其實,《騎兵軍》同“英雄”無關。書中那些人物身上暴戾凶狠果敢勇猛的個性,隻同人類原初的生命本質相關。這也是巴別爾潛意識中所追求的,那些被猶太文化“教化過度”而丟失或削弱的精神。他期望通過寫作,釋放自己被秩序所規範和壓抑的焦慮,從而變成“另一個”強大而真實的人。

我讀巴別爾,最重要的收獲,是再一次印證了自己的文學觀——即寫作首先是為了解決自己的精神“問題”。在俄羅斯文學中,哥薩克是作為“力與美”的象征存在的。巴別爾是猶太人,而哥薩克群落恰恰是拒絕猶太人的;哥薩克人充滿了強壯的生命激情,而對於自由和率真的崇尚,又使他們隨時可以舍棄生命。因而,了解並描述這些馳騁在頓河流域的“有紀律的野獸”,對於他來說,具有極地探險一般的誘惑。《騎兵軍》其實一直有一條隱伏的曲線,就是作者與哥薩克的文化較量與對抗。

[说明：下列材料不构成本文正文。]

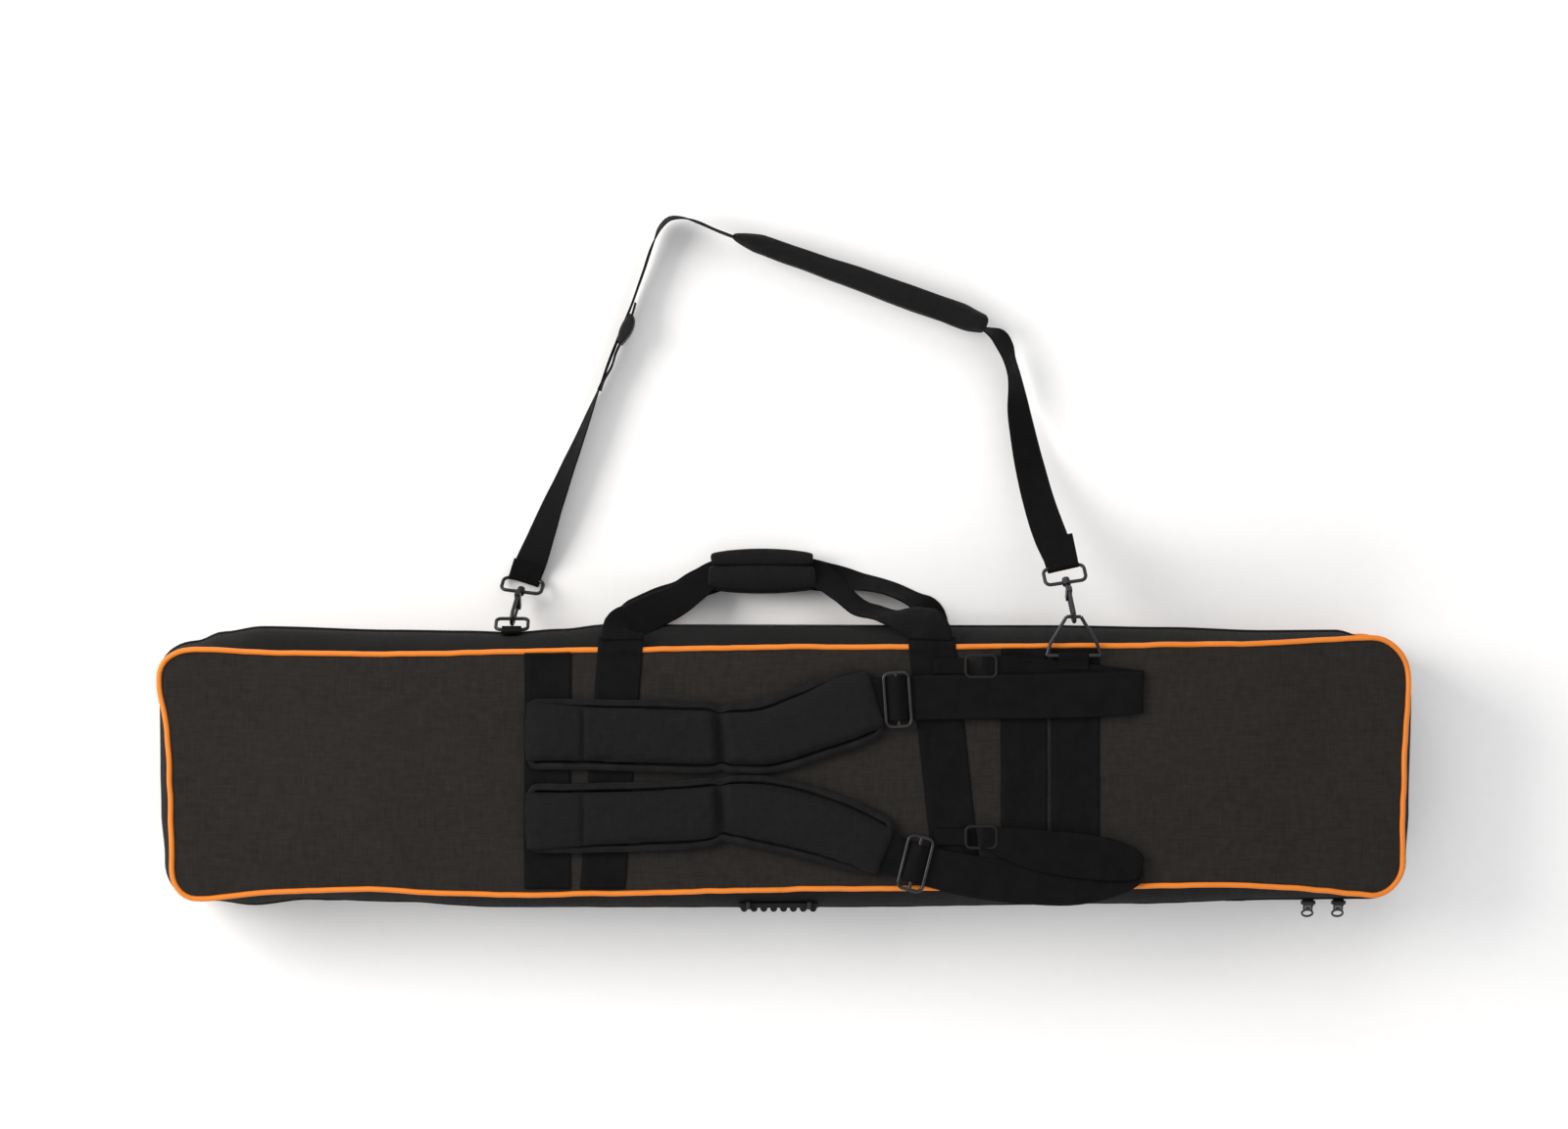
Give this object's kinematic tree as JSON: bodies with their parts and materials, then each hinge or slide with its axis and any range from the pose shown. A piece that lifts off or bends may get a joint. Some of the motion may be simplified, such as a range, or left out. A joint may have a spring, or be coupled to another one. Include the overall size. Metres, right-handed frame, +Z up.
{
  "type": "snowboard bag",
  "caption": "Long padded rectangular board bag with orange piping, backpack straps, carry handle and a clip-on shoulder strap.",
  "frame": {"origin": "centre of the resting face, on the floor under the middle of the front panel", "axes": "+Z up out of the back panel, +X along the bag, +Y towards the carry handle"},
  "size_m": [1.4, 0.7846, 0.1533],
  "materials": {
    "panel_fabric": "plain-weave polyester, charcoal",
    "gusset_fabric": "plain-weave polyester, charcoal",
    "piping": "orange covered piping cord",
    "webbing": "black nylon webbing",
    "pad_fabric": "black padded polyester with bound edges",
    "foam": "closed-cell foam board",
    "lining": "nylon lining",
    "zip_tape": "woven zip tape",
    "zip_coil": "nylon coil",
    "moulded_rubber": "moulded, semi-matt",
    "dark_metal": "black-nickel plated wire, glossy",
    "hardware_plastic": "black acetal"
  },
  "bodies": {
    "front_half": {"front_panel": "panel_fabric", "front_foam": "foam", "front_lining": "lining", "front_gusset": "gusset_fabric", "front_hinge_gusset": "gusset_fabric", "front_piping": "piping", "front_zip_tape": "zip_tape", "front_zip_coil": "zip_coil", "front_handle_bands": "webbing", "zip_end_tabs": "webbing"},
    "back_half": {"back_panel": "panel_fabric", "back_foam": "foam", "back_lining": "lining", "back_gusset": "gusset_fabric", "back_hinge_gusset": "gusset_fabric", "back_piping": "piping", "back_zip_tape": "zip_tape", "back_zip_coil": "zip_coil", "back_band_left": "webbing", "back_band_centre": "webbing", "back_band_right": "webbing", "back_handle_bands": "webbing", "hinge_strip": "gusset_fabric", "side_grip": "moulded_rubber", "side_grip_rivets": "dark_metal", "left_ring_tab": "webbing", "left_strap_ring": "dark_metal", "right_ring_tab": "webbing", "right_strap_ring": "dark_metal", "upper_anchor_tab": "webbing", "upper_anchor_ring": "dark_metal", "lower_anchor_tab": "webbing", "lower_anchor_ring": "dark_metal", "upper_webbing_return": "webbing", "lower_webbing_return": "webbing", "upper_webbing_run": "webbing", "lower_webbing_run": "webbing"},
    "zip_slider_left": {"zip_slider_left": "dark_metal"},
    "zip_slider_right": {"zip_slider_right": "dark_metal"},
    "zip_pull_left": {"zip_pull_left": "dark_metal"},
    "zip_pull_right": {"zip_pull_right": "dark_metal"},
    "back_handle": {"back_handle_loop": "webbing", "handle_grip": "pad_fabric"},
    "front_handle": {"front_handle_loop": "webbing"},
    "upper_strap": {"upper_pad": "pad_fabric", "upper_adjuster": "dark_metal"},
    "lower_strap": {"lower_pad": "pad_fabric", "lower_adjuster": "dark_metal"},
    "shoulder_strap": {"strap_webbing": "webbing", "left_strap_eye": "dark_metal", "right_strap_eye": "dark_metal"},
    "shoulder_pad": {"shoulder_pad": "pad_fabric"},
    "strap_adjuster": {"strap_adjuster": "hardware_plastic"},
    "left_hook": {"left_hook": "dark_metal"},
    "right_hook": {"right_hook": "dark_metal"},
    "left_hook_gate": {"left_hook_gate": "dark_metal"},
    "right_hook_gate": {"right_hook_gate": "dark_metal"}
  },
  "joints": [
    {"name": "lid_open", "type": "hinge", "parent": "front_half", "child": "back_half", "pos_m": [0, -0.166, 0.07], "axis": [1, 0, 0], "range_deg": [0, 150], "deforming": ["hinge_strip"]},
    {"name": "left_slider_travel", "type": "slide", "parent": "front_half", "child": "zip_slider_left", "axis": [1, 0, 0], "range_m": [-0.055, 0]},
    {"name": "right_slider_travel", "type": "slide", "parent": "front_half", "child": "zip_slider_right", "axis": [1, 0, 0], "range_m": [0, 0.03]},
    {"name": "left_pull_flip", "type": "hinge", "parent": "zip_slider_left", "child": "zip_pull_left", "pos_m": [0.589, -0.158, 0.066], "axis": [1, 0, 0], "range_deg": [-50, 25]},
    {"name": "right_pull_flip", "type": "hinge", "parent": "zip_slider_right", "child": "zip_pull_right", "pos_m": [0.623, -0.158, 0.066], "axis": [1, 0, 0], "range_deg": [-50, 25]},
    {"name": "handle_lift", "type": "hinge", "parent": "back_half", "child": "back_handle", "pos_m": [0, 0.147, 0.141], "axis": [1, 0, 0], "range_deg": [0, 140]},
    {"name": "front_handle_lift", "type": "hinge", "parent": "front_half", "child": "front_handle", "pos_m": [0, 0.149, 0.0028], "axis": [1, 0, 0], "range_deg": [0, 56]},
    {"name": "upper_strap_lift", "type": "hinge", "parent": "back_half", "child": "upper_strap", "pos_m": [-0.289, 0.041, 0.1404], "axis": [0, -1, 0], "range_deg": [0, 60], "deforming": ["upper_webbing_run"]},
    {"name": "lower_strap_lift", "type": "hinge", "parent": "back_half", "child": "lower_strap", "pos_m": [-0.289, -0.057, 0.1404], "axis": [0, -1, 0], "range_deg": [0, 60], "deforming": ["lower_webbing_run"]},
    {"name": "shoulder_strap_swing", "type": "hinge", "parent": "back_half", "child": "shoulder_strap", "pos_m": [-0.306, 0.167, 0.052], "axis": [0.9894, 0.0047, 0.1449], "range_deg": [0, 100]},
    {"name": "shoulder_pad_slide", "type": "slide", "parent": "shoulder_strap", "child": "shoulder_pad", "axis": [0.9411, -0.338, 0], "range_m": [-0.012, 0.012]},
    {"name": "strap_adjuster_slide", "type": "slide", "parent": "shoulder_strap", "child": "strap_adjuster", "axis": [0.3783, 0.9257, 0], "range_m": [-0.03, 0.03]},
    {"name": "left_hook_swivel", "type": "hinge", "parent": "shoulder_strap", "child": "left_hook", "pos_m": [-0.306, 0.167, 0.052], "axis": [0.1762, 0.6872, -0.7048], "range_deg": [-15, 15]},
    {"name": "right_hook_swivel", "type": "hinge", "parent": "shoulder_strap", "child": "right_hook", "pos_m": [0.322, 0.17, 0.144], "axis": [-0.1653, 0.863, -0.4774], "range_deg": [-15, 15]},
    {"name": "left_gate_open", "type": "hinge", "parent": "left_hook", "child": "left_hook_gate", "pos_m": [-0.30142, 0.17842, 0.02739], "axis": [-0.9844, 0.123, -0.1262], "range_deg": [0, 20], "stiffness_Nm_per_rad": 0.02},
    {"name": "right_gate_open", "type": "hinge", "parent": "right_hook", "child": "right_hook_gate", "pos_m": [0.3177, 0.18808, 0.12371], "axis": [-0.9863, -0.1446, 0.08], "range_deg": [0, 20], "stiffness_Nm_per_rad": 0.02}
  ],
  "couplings": [
    {"joint": "front_handle_lift", "follows": "handle_lift", "ratio": 0.4}
  ]
}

具有諷刺意味的是,巴別爾小說中所再現的哥薩克騎兵軍驍勇無敵的“暴力”,並沒有對這個世界造成毀滅性的破壞。而巴別爾本人,卻死於另一種精神“暴力”。在他同自己的怯弱無能“搏鬥”半生之後,麵對至高無上的權力對他本人莫須有的指控,他竟然誣告了自己的文學同行而後悔,最後卻仍未免於一死……巴別爾生前也許始料不及,在理想主義的崇高旗號下,那些以某種崇高的名義所製造的血腥清洗,那些精心預謀的政治“暴力”,才是猶太人和哥薩克共同的敵人。相對於專製獨裁統治的恐怖時期而言,騎兵軍將士的所謂“殘暴”,卻閃爍著天真而透明的人性之光。